In contrast, Tesla’s Optimus Gen 2 hand uses a rigid kinematic chain. Tesla's design houses the actuators in the forearm, pulling metal tendons to actuate the fingers. While this rigid setup offers precise positioning, it relies entirely on software-controlled active compliance to avoid damage during collisions. For 2026, Tesla is upgrading Optimus to a 22-degrees-of-freedom (DoF) hand, up from the 11-DoF hand shown in 2024, to double its mechanical articulation. This upgrade allows Optimus to perform complex industrial tasks, such as handling small fasteners and routing cables, which require rigid stability and fine-grained motor control.

Which robot hand offers better tactile sensing and feedback?

Tesla's Optimus Gen 2 hand offers superior tactile sensing through integrated sensor arrays on all fingertips, while the 1X NEO relies primarily on motor current monitoring and force-torque sensors to estimate grasp pressure.

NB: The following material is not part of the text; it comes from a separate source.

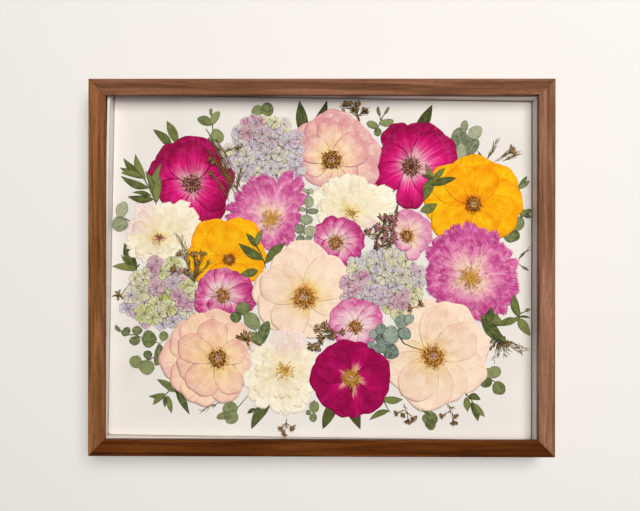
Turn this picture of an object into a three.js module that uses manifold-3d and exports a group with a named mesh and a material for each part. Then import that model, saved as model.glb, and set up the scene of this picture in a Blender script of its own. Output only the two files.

Tesla integrates custom tactile sensors directly into the finger pads of the Optimus Gen 2. These sensors measure contact pressure and shear force in real time, allowing the control system to adjust grasp strength instantly. This feedback loop prevents Optimus from crushing fragile objects, like eggs, during pick-and-place tasks. The sensors send high-speed signal data to the main processor, allowing the AI model to learn the physical properties of objects through touch. This capacity is essential for industrial logistics where part weights and textures vary.

The 1X NEO hand takes a different approach to force sensing. Because the NEO uses compliant tendon actuators, the system measures tension along the cables and monitors the electrical current drawn by the motors. This proprioceptive feedback allows the robot to feel resistance across the entire hand rather than just at localized sensor points. While this makes the 1X NEO hand resilient, it lacks the fine spatial resolution of Tesla's dedicated tactile arrays for identifying surface textures. For tasks like folding laundry or carrying groceries, global physical compliance is more useful than localized touch sensors.

How do compliance and safety compare in real-world environments?

The 1X NEO provides superior passive safety because its soft, tendon-driven hands cannot exert rigid crushing force, whereas the Tesla Optimus requires active sensor loops to remain safe around humans.

Passive safety is built into the physics of the 1X NEO. If a person bumps into a moving NEO hand, the fingers naturally deflect, mitigating the risk of injury. 1X Technologies specifically engineered this behavior to make NEO suitable for residential care and home assistance. The robot weighs only 30 kilograms, and its soft exterior matches the compliant mechanics of its hands. Because the system does not rely on software to stop a motor during an impact, there is no latency risk in human-robot interactions.

Tesla’s Optimus is a much heavier machine, weighing approximately 57 kilograms. Its rigid metal hand structure can exert significant force. To ensure safety, Tesla utilizes high-speed control loops that read sensor data and stop motor movement when unexpected resistance is detected. This active safety model is highly effective in structured industrial environments, such as Tesla's Gigafactories, where robots perform repetitive assembly tasks. However, it introduces latency risks that passive compliance entirely avoids. For business leaders, this makes 1X NEO the preferred choice for collaborative public environments, while Optimus is suited for heavy industrial deployment.

Key Takeaways

  • 1X NEO uses a gearless, tendon-driven system that provides passive compliance, making it safer for home environments.
  • Tesla Optimus Gen 2 features advanced tactile sensors on all fingertips, enabling precise manipulation of fragile objects.
  • Tesla is expanding Optimus to a 22-DoF hand in 2026, aiming to match human manual dexterity for complex manufacturing tasks.